COLLECTED MATERIAL
....................
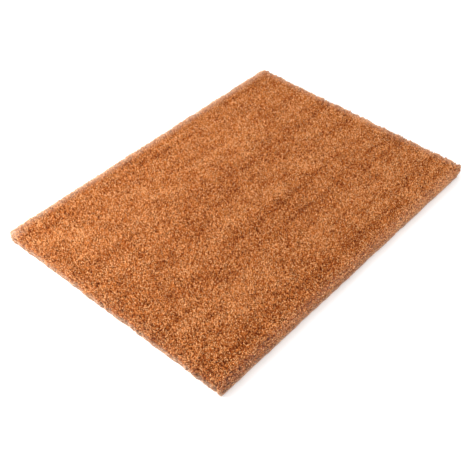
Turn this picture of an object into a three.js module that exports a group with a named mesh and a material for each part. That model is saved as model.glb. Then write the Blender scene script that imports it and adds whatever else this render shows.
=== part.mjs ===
// A coir door mat: strips of cut coconut-fibre yarn stand upright in a cast PVC sheet.
// Frame: millimetres, +X along the long side, +Y along the short side, +Z up.
// The origin is the middle of the underside.

import * as THREE from 'three';

// Driving dimensions
const MAT_LENGTH = 700; // along X
const MAT_WIDTH = 500; // along Y
const MAT_THICKNESS = 22; // underside to the cut tips of the pile
const STRIP_COUNT = 40; // strips of pile, side by side across the width
const LINES_PER_STRIP = 3; // lines of yarn ends that one strip holds
const SHEET_THICKNESS = 3; // the PVC sheet
const SOCKET_DEPTH = 1; // how deep the foot of a strip is sunk in the sheet
const SOCKET_RIB = 1.3; // PVC left between two sockets, at the top of the sheet
const GAP = 0.3; // clearance between faces that touch
const CROWN_RISE = 0.2; // how far the middle of a line of yarn ends stands above its sides
const SHOULDER_RADIUS = 1.2; // the trimmed shoulder along a strip's two outer lines
const SHOULDER_STEPS = 3;
const CROWN_STEPS = 4;

// Derived sizes
const PITCH = (MAT_WIDTH + GAP) / STRIP_COUNT;
const STRIP_WIDTH = PITCH - GAP;
const SOCKET_FLOOR = SHEET_THICKNESS - SOCKET_DEPTH;

// The sockets and the strips' feet have 45 degree sides, so a foot is as much narrower than its
// socket as the same clearance measures along Y.
const FOOT_INSET = GAP * Math.SQRT2;

function coirMaterial() {
  return new THREE.MeshStandardMaterial({ color: 0xb37044, roughness: 0.95, metalness: 0 });
}

function pvcMaterial() {
  return new THREE.MeshStandardMaterial({ color: 0xc8b59f, roughness: 0.6, metalness: 0 });
}

// Middle of strip number `index`, counted from the -Y edge.
function stripCentre(index) {
  return -MAT_WIDTH / 2 + STRIP_WIDTH / 2 + index * PITCH;
}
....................
THE REQUEST
From the very first line of the data through the line with "const FOOT_INSET = GAP * Math.SQRT2;" in it, please reproduce each line exactly and output nothing more.

RESPONSE TO THIS EXERCISE
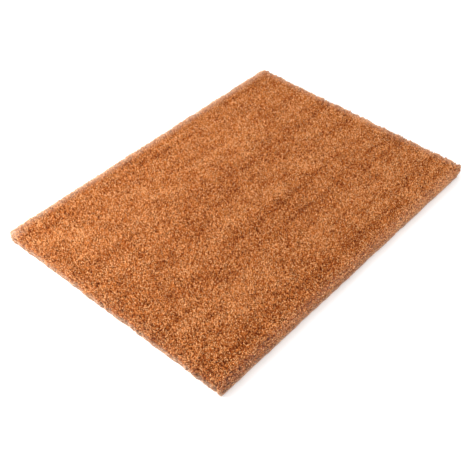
Turn this picture of an object into a three.js module that exports a group with a named mesh and a material for each part. That model is saved as model.glb. Then write the Blender scene script that imports it and adds whatever else this render shows.
=== part.mjs ===
// A coir door mat: strips of cut coconut-fibre yarn stand upright in a cast PVC sheet.
// Frame: millimetres, +X along the long side, +Y along the short side, +Z up.
// The origin is the middle of the underside.

import * as THREE from 'three';

// Driving dimensions
const MAT_LENGTH = 700; // along X
const MAT_WIDTH = 500; // along Y
const MAT_THICKNESS = 22; // underside to the cut tips of the pile
const STRIP_COUNT = 40; // strips of pile, side by side across the width
const LINES_PER_STRIP = 3; // lines of yarn ends that one strip holds
const SHEET_THICKNESS = 3; // the PVC sheet
const SOCKET_DEPTH = 1; // how deep the foot of a strip is sunk in the sheet
const SOCKET_RIB = 1.3; // PVC left between two sockets, at the top of the sheet
const GAP = 0.3; // clearance between faces that touch
const CROWN_RISE = 0.2; // how far the middle of a line of yarn ends stands above its sides
const SHOULDER_RADIUS = 1.2; // the trimmed shoulder along a strip's two outer lines
const SHOULDER_STEPS = 3;
const CROWN_STEPS = 4;

// Derived sizes
const PITCH = (MAT_WIDTH + GAP) / STRIP_COUNT;
const STRIP_WIDTH = PITCH - GAP;
const SOCKET_FLOOR = SHEET_THICKNESS - SOCKET_DEPTH;

// The sockets and the strips' feet have 45 degree sides, so a foot is as much narrower than its
// socket as the same clearance measures along Y.
const FOOT_INSET = GAP * Math.SQRT2;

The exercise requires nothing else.